1 Dec 1971–Feb 1972: The Dragons deployed to NAS Keflavik, Iceland. On 25 February 1972, a disabled H-class Soviet submarine was located on the surface. Squadron aircraft flew around-the-clock surveillance for five days until other Soviet ships could enter the area to assist the vessel.

6 May–Jul 1974: VP-56 deployed to NAF Sigonella, Sicily. On 22 July, the American ambassador requested the assistance of the Sixth Fleet in evacuating American citizens from Cyprus due to the outbreak of hostilities between Turkish and Greek factions. VP-56 flew 68 sorties in support of Forrestal (CVA 59) while it covered the evacuation carried out by the Marines.

Apr 1983: The squadron’s P-3C baseline aircraft were retrofitted with the AQA-7V Acoustic DIFAR System.

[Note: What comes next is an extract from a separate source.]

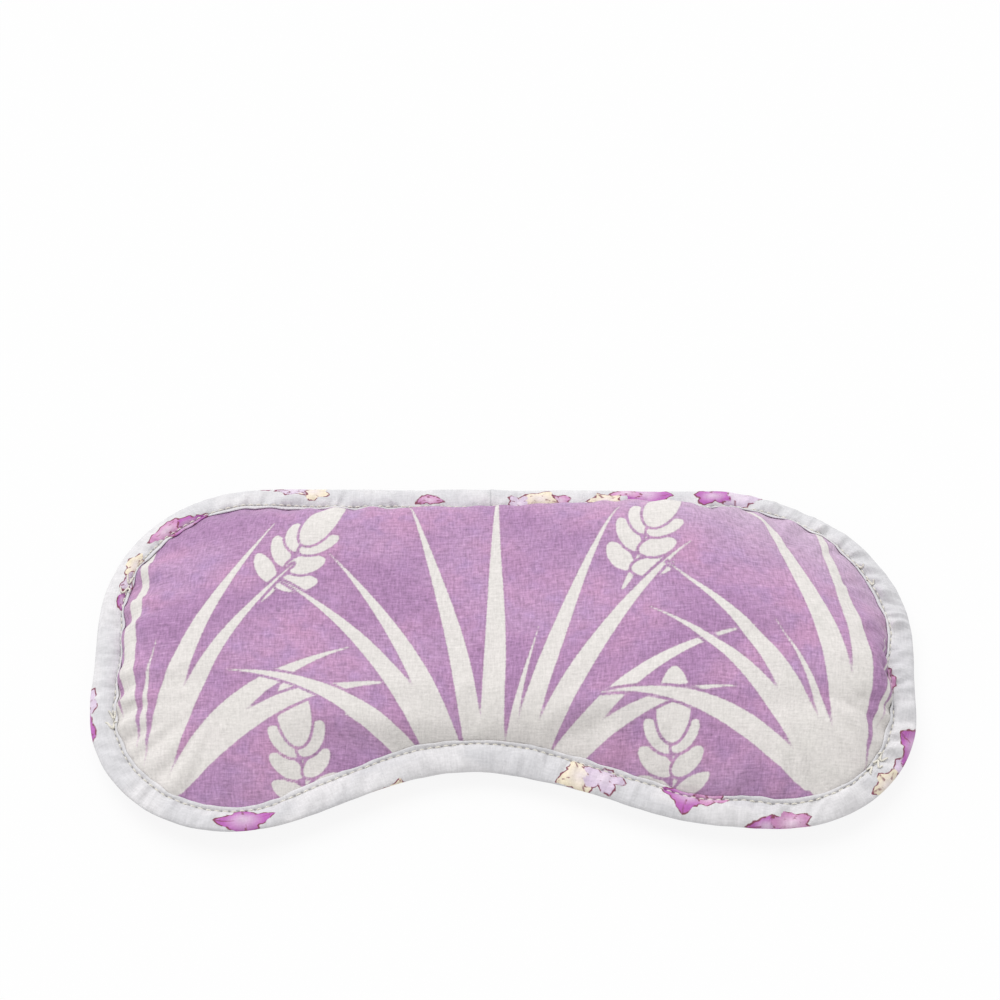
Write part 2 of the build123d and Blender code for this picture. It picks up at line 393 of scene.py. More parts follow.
def noise_at(x, y, z):
    """Smooth noise, from -1 to 1, at each place."""
    return np.array([noise.noise(Vector(place)) for place in np.broadcast(x, y, z)])


def quads_of(shape):
    """Faces of a grid whose points are numbered row by row."""
    return quads(np.arange(shape[0] * shape[1]).reshape(shape[:2]))


def surface_tree(grid):
    """A grid's surface, for rays."""
    return BVHTree.FromPolygons(grid.reshape(-1, 3).tolist(), quads_of(grid.shape).tolist())


def closed(line):
    """A line with its first point once more at its end."""
    return np.vstack([line, line[:1]])


def on_line(line, stations, distance):
    """Points of a closed line at distances along it, from the stations of its points."""
    distance = np.asarray(distance) % stations[-1]
    return np.stack([np.interp(distance, stations, axis) for axis in closed(line).T], -1)


def travelled(points):
    """Distance along a line of points, from its first point to each."""
    return np.r_[0, np.cumsum(np.linalg.norm(np.diff(points, axis=0), axis=1))]


def tube_faces(first, length, sides):
    """Faces of a tube whose points are numbered ring by ring, with a closed end at each end."""
    index = first + np.arange(length * sides).reshape(length, sides)
    around = np.roll(index, -1, 1)
    walls = np.stack([index[:-1], index[1:], around[1:], around[:-1]], -1).reshape(-1, 4)
    return [*walls, index[0], index[-1][::-1]]


def make_piece(name, points, faces, material, node, attributes=None):
    """A smooth-shaded piece from points in millimetres, in place of a CAD node."""
    mesh = bpy.data.meshes.new(name)
    mesh.from_pydata((np.asarray(points) * MM).tolist(), [], [list(map(int, face)) for face in faces])
    mesh.polygons.foreach_set("use_smooth", np.ones(len(mesh.polygons), bool))
    mesh.materials.append(material)
    for title, values in (attributes or {}).items():
        values = np.asarray(values, float)
        if values.ndim == 1:
            mesh.attributes.new(title, "FLOAT", "POINT").data.foreach_set("value", values)
        else:
            mesh.attributes.new(title, "FLOAT_VECTOR", "POINT").data.foreach_set("vector", values.ravel())
    mesh.update()
    piece = bpy.data.objects.new(name, mesh)
    bpy.context.scene.collection.objects.link(piece)
    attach(piece, BODY)
    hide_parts(node)
    return piece


def panel_mesh(grid, inward, thickness):
    """A closed sheet: the grid as its outer face, every second point for its inner face, and a rim."""
    outer = np.arange(grid.shape[0] * grid.shape[1]).reshape(grid.shape[:2])
    coarse = (grid + inward * normals_of(grid) * thickness)[::2, ::2]
    inner = outer.size + np.arange(coarse.shape[0] * coarse.shape[1]).reshape(coarse.shape[:2])
    faces = [*quads(outer), *quads(inner)[:, ::-1]]
    outer_ring = outer[ring_cells(outer.shape)]
    inner_ring = inner[ring_cells(inner.shape)]
    for k, corner in enumerate(inner_ring):
        following = inner_ring[(k + 1) % len(inner_ring)]
        a, b, c = outer_ring[2 * k], outer_ring[2 * k + 1], outer_ring[(2 * k + 2) % len(outer_ring)]
        faces.extend([(b, a, corner), (c, b, following), (b, corner, following)])
    if inward > 0:
        faces = [face[::-1] for face in faces]
    return np.vstack([grid.reshape(-1, 3), coarse.reshape(-1, 3)]), faces


def with_inner(values):
    """Attribute values of a grid, followed by those of the inner face that panel_mesh adds."""
    flat_shape = (-1,) if values.ndim == 2 else (-1, values.shape[-1])
    return np.concatenate([values.reshape(flat_shape), values[::2, ::2].reshape(flat_shape)])


def loop_mesh(sections):
    """A closed tube from a ring of closed sections."""
    count, size = sections.shape[:2]
    index = np.arange(count * size).reshape(count, size)
    along, across = np.roll(index, -1, 0), np.roll(index, -1, 1)
    both = np.roll(along, -1, 1)
    faces = np.stack([index.ravel(), across.ravel(), both.ravel(), along.ravel()], 1)
    return sections.reshape(-1, 3), faces


# ---- Print on the covers: a generic repeat of grass tufts and budding sprigs, laid out by formula ----
FAR = 9.0  # distance given to points that no stroke comes near
STROKE_STEPS = 22
STROKE_END = 0.97  # a stroke stops short of its point, so that the tip keeps a printable width
SLIT = 0.85  # ground colour left between shapes that cross
BLEED = 1.1  # how far apart the blades of one tuft start to run together
REPEAT = (96.0, 106.0)  # size of the repeat
REPEAT_ORIGIN = (-3.0, -50.0)
TUFT_BLADES = 13
TUFT_SPREAD = math.radians(64)
TUFT_FOOT = 15.0  # half the width of the ground that a tuft's blades grow from
TUFT_HEAP = 7.0  # how much lower the middle blades start than the outer ones
SPRIG_PAIRS = 3
SPRIG_REACH = 20.0


def blade_width(t):
    """A grass blade: slender at its root, fullest a third of the way up, drawn out to a point."""
    return (0.32 + 0.68 * np.sin(math.pi * t**0.7)) * (1 - t**2.4)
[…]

1 Jan 1986: VP-56 deployed to NAF Sigonella, Sicily. The squadron established a record for the number of hours spent on ship-to-aircraft tactical computerized communications, called data link, while tracking Soviet submarines in the Mediterranean.

24 Mar–15 Apr 1986: The squadron provided a detachment for support of the task force involved in operations against Libya. Operation Freedom of Navigation in the Gulf of Sidra was conducted in support of American carrier aircraft operating in international waters. In retaliation for missiles fired at U.S. Navy aircraft, strikes were conducted by the battle group against Libyan missile sites at Surt and three Libyan missile boats. On 14 to 15 April 1986, strikes were conducted against Benghazi and Tripoli by Coral Sea (CV 43) and America (CV 66) battle group aircraft and USAF F-111s staging out of bases in England

7 Aug–Oct 1987: The Dragons deployed to NAS Bermuda and received a Meritorious Unit Commendation in connection with Hurricane Emily and the recovery efforts in its aftermath during the period 25 September to 23 October 1987.

21 Jul 1989: The Dragons completed 25 years and 170,253 hours of mishap-free flying.

28 Jun 1991: VP-56 was disestablished at NAS Jacksonville, Fla., with over 26 years and 178,000 hours of accident-free flying.[1]